NAE = NH4 + titratable acid - HCO3

 腎臓が排出する酸はこの三つにより決定される。遠位RTAは前者二つの異常、近位RTAはHCO3再吸収の異常。NH4イオンは、尿アニオンギャップまたは尿浸透圧ギャップにより推定できる。titratable acidは、尿pHに反映される(NH4についたプロトンは固くアンモニアに結びついて離れず、尿中プロトンのほとんどは滴定酸由来なため)。

 二つ目は、aldosteroneの作用だ。遠位尿細管の詳しいレセプターはさておき、基本的にこのホルモンのおかげで遠位尿細管でNa吸収が起こり、結果生じるluminal negative driving force(尿細管内腔が陰性にチャージされ、それにより陽イオンを引き込もうとする力)によりプロトンとKが排泄されるというイメージが頭に入った。これによりType 4 RTAの機序、それにType 4 RTAが高K血症をきたすことが容易に説明できる。

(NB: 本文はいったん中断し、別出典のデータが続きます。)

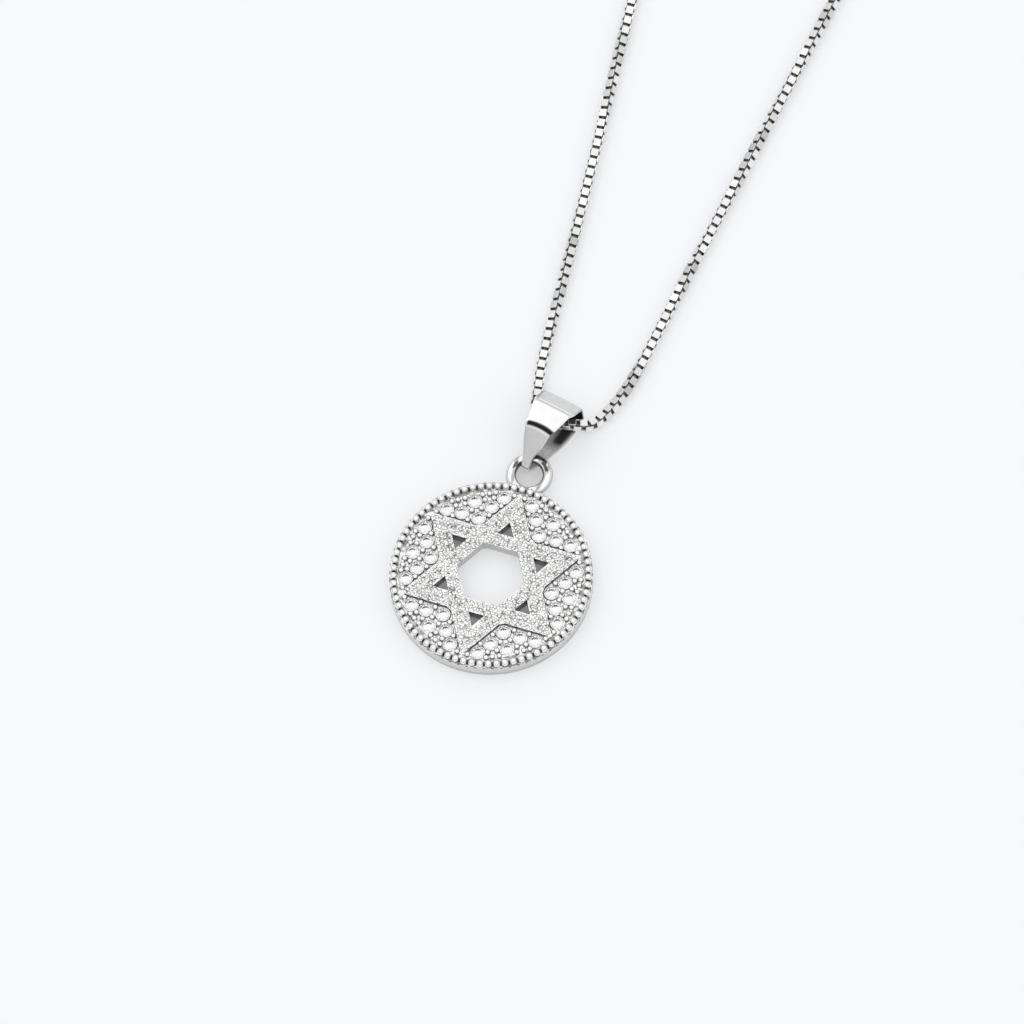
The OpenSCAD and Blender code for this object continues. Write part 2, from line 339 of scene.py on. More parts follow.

 三つ目は、HCO3 is a non-reabsorbable anion in distal tubuleという概念だ。あたかも高速道路のように、近位尿細管というexitを逃すとHCO3はそのまま再吸収されずに走りつづけるしかない。その結果、電気的中性を保つためNaを(Kも)遠位尿細管まで引き連れることになり、前述のaldosteroneの作用によりここでNa再吸収とK排泄が起こる。これが近位RTAが低K血症をおこす理由だ。